10. Penutup: Pentingnya Pemilihan Indikator Kinerja yang Tepat

Memilih indikator kinerja kontrak yang relevan dan tepat merupakan kunci keberhasilan pengelolaan kontrak secara keseluruhan. Indikator yang baik haruslah mencerminkan tujuan utama kontrak, mudah diukur, realistis, dan memberikan informasi yang berguna untuk pengambilan keputusan serta perbaikan berkelanjutan. Artikel ini telah menguraikan berbagai contoh indikator yang dapat diaplikasikan pada beragam jenis kontrak, mulai dari aspek teknis, biaya, waktu, keamanan, pemeliharaan, respons perubahan, komunikasi, hingga kepuasan pengguna.

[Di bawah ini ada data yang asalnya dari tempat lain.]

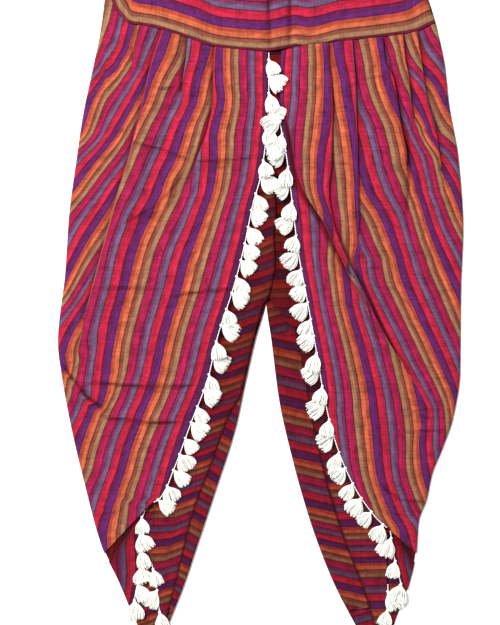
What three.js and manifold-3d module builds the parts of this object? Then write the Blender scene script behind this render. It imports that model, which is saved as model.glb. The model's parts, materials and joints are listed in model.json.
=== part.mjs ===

Setiap indikator memiliki peran strategis dalam mengawasi pelaksanaan kontrak, mengidentifikasi risiko, serta memastikan penyedia memenuhi komitmen sesuai yang disepakati. Namun, keberhasilan implementasi indikator juga bergantung pada komitmen semua pihak-pengguna jasa, penyedia, dan panitia pengadaan-untuk mengelola data kinerja secara transparan dan konsisten. Selain itu, indikator kinerja harus selalu ditinjau dan disesuaikan dengan perkembangan kondisi proyek dan kebutuhan organisasi agar tetap relevan dan efektif.

Selain aspek teknis dan administrasi, indikator kinerja kontrak harus mampu menjadi alat komunikasi yang memperkuat kolaborasi antara pengguna dan penyedia, mendorong budaya akuntabilitas, dan meningkatkan nilai manfaat pengadaan bagi seluruh stakeholder. Oleh karena itu, pengembangan indikator kinerja kontrak perlu dilakukan secara partisipatif, melibatkan berbagai pemangku kepentingan agar mencakup semua aspek penting dan meminimalisir potensi konflik.

Kesimpulannya, penggunaan indikator kinerja kontrak yang tepat adalah investasi strategis yang berkontribusi pada keberhasilan proyek dan kualitas layanan, sekaligus menjaga akuntabilitas dan transparansi pengadaan barang dan jasa. Organisasi yang mampu merancang dan mengelola indikator ini dengan baik akan lebih siap menghadapi tantangan operasional dan memastikan penggunaan sumber daya publik atau perusahaan berjalan optimal sesuai tujuan yang diharapkan.